ECLI:NL:GHLEE:2009:BI9809
Gerechtshof Leeuwarden
- Hoger beroep
- M. Mollema
- A. Kuiper
- J. de Hek
- Rechtspraak.nl
Onrechtmatige daad en bewijsvoering in een geschil over de verkoop van schapen
In deze zaak, die voor het Gerechtshof Leeuwarden werd behandeld, stond de vraag centraal of [geïntimeerde] op of omstreeks 2 mei 2006 schapen die toebehoorden aan Stichting Schaap & Co heeft weggevoerd en verkocht. Het hof oordeelde dat uit de beschikbare bewijsmiddelen niet kon worden afgeleid dat [geïntimeerde] onrechtmatig heeft gehandeld. De verklaring van getuige [getuige] werd niet als voldoende bewijs beschouwd, omdat deze niet onder ede was afgelegd en de betrouwbaarheid ervan door [geïntimeerde] was betwist. Het hof benadrukte dat de bewijslast bij Schaap & Co lag en dat er geen aanvullende bewijzen waren die de verklaring van de partijgetuige konden ondersteunen.

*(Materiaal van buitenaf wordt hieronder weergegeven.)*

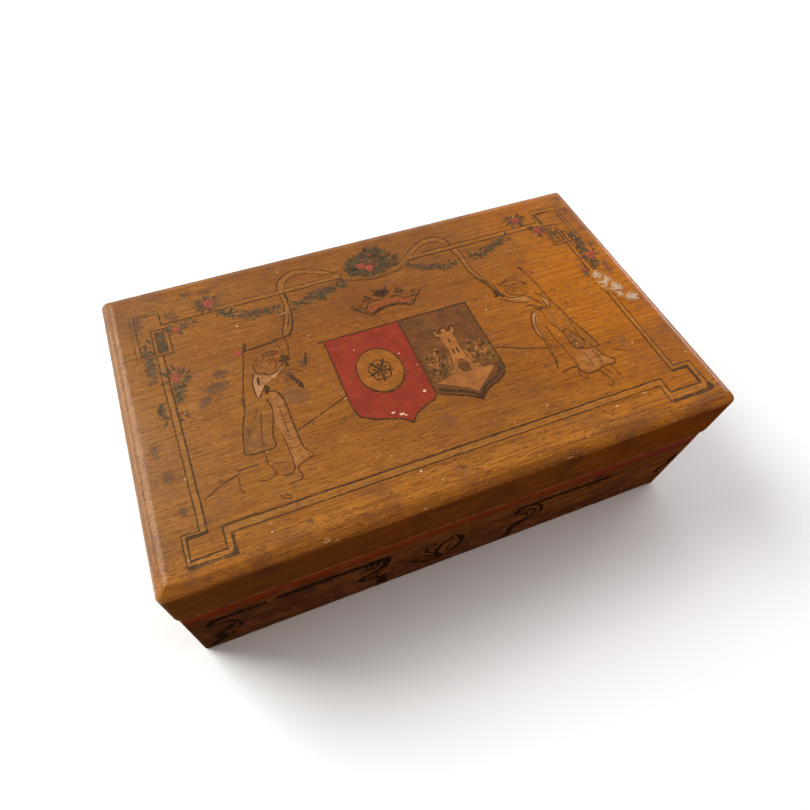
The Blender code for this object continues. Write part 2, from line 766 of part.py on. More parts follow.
def main():
    clear_scene()
    base_back_wall = make_base()
    make_lips()
    make_partitions()
    lid_back_rail = make_lid()
    make_hinge("left", -1, base_back_wall, lid_back_rail)
    make_hinge("right", 1, base_back_wall, lid_back_rail)
    make_catch()
    make_base_plate()
    make_spring()
    make_gown()
    make_torso()
    make_ruff()
    make_head()
    make_hat()


main()
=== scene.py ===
"""The looks of the wooden box with a spring figure: worn varnished beech, ink and paint artwork,
brass fittings, cloth and a painted head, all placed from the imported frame. Metres, +Z up."""

import math
import random

import bmesh
import bpy
import numpy as np
from mathutils import Matrix, Vector, noise


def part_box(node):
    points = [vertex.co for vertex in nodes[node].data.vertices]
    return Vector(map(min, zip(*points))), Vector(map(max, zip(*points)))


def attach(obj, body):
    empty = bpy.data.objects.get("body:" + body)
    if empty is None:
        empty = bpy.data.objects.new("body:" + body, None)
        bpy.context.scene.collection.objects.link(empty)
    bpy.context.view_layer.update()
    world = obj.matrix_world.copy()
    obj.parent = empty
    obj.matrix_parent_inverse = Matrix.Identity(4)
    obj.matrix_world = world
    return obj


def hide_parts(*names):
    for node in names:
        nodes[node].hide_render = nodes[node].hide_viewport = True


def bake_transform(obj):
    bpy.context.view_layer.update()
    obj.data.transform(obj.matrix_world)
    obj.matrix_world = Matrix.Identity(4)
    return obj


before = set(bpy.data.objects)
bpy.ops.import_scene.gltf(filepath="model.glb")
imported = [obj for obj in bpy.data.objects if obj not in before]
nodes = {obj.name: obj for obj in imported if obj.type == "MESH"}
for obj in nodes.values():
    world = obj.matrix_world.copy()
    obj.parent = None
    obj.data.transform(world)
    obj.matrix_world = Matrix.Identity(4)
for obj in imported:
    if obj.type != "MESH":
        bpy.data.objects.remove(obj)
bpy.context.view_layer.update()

MM = 0.001

# Places read from the frame
PANEL_LOW, PANEL_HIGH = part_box("lid_top_panel")
RAIL_LOW, RAIL_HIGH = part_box("lid_front_rail")
WALL_LOW, WALL_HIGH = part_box("base_front_wall")
BACK_WALL_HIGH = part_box("base_back_wall")[1]
LID_TOP = PANEL_HIGH.z
LID_CENTRE = (PANEL_LOW + PANEL_HIGH) / 2
LID_HALF_X = PANEL_HIGH.x
LID_HALF_Y = (PANEL_HIGH.y - PANEL_LOW.y) / 2
BASE_HALF_X = WALL_HIGH.x
BASE_HALF_Y = (BACK_WALL_HIGH.y - WALL_LOW.y) / 2
BASE_CENTRE_Y = (BACK_WALL_HIGH.y + WALL_LOW.y) / 2
BASE_WALL = WALL_HIGH.y - WALL_LOW.y
BASE_TOP = WALL_HIGH.z
LID_WALL = RAIL_HIGH.y - RAIL_LOW.y


# ---------------------------------------------------------------- camera

CAMERA_FROM_LID = Vector((-71.9, -64.96, 183.4)) * MM  # from the middle of the lid's front edge, at its top
CAMERA_FORWARD = Vector((0.20537, 0.51317, -0.83335))
CAMERA_RIGHT = Vector((0.93611, -0.35142, 0.01428))
SENSOR = 36.0
FOCAL_IN_FRAMES = 593.8 / 810
CAMERA_SHIFT = (0.0589, -0.0067)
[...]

Het hof behandelde ook de bewijsopdracht die aan Schaap & Co was gegeven en de getuigen die waren opgeroepen. Uiteindelijk werd slechts één getuige gehoord, wat de bewijsvoering van Schaap & Co verder verzwakte. De rechtbank had eerder de vordering van Schaap & Co afgewezen, en het hof concludeerde dat deze beslissing terecht was. De grieven van Schaap & Co konden niet leiden tot een andere beslissing dan die van de rechtbank.
Het hof bekrachtigde het vonnis waarvan beroep en veroordeelde Schaap & Co in de kosten van het geding in hoger beroep. De uitspraak werd gedaan op 23 juni 2009 door de eerste kamer voor burgerlijke zaken van het Gerechtshof Leeuwarden, met de voorzitter en twee raden.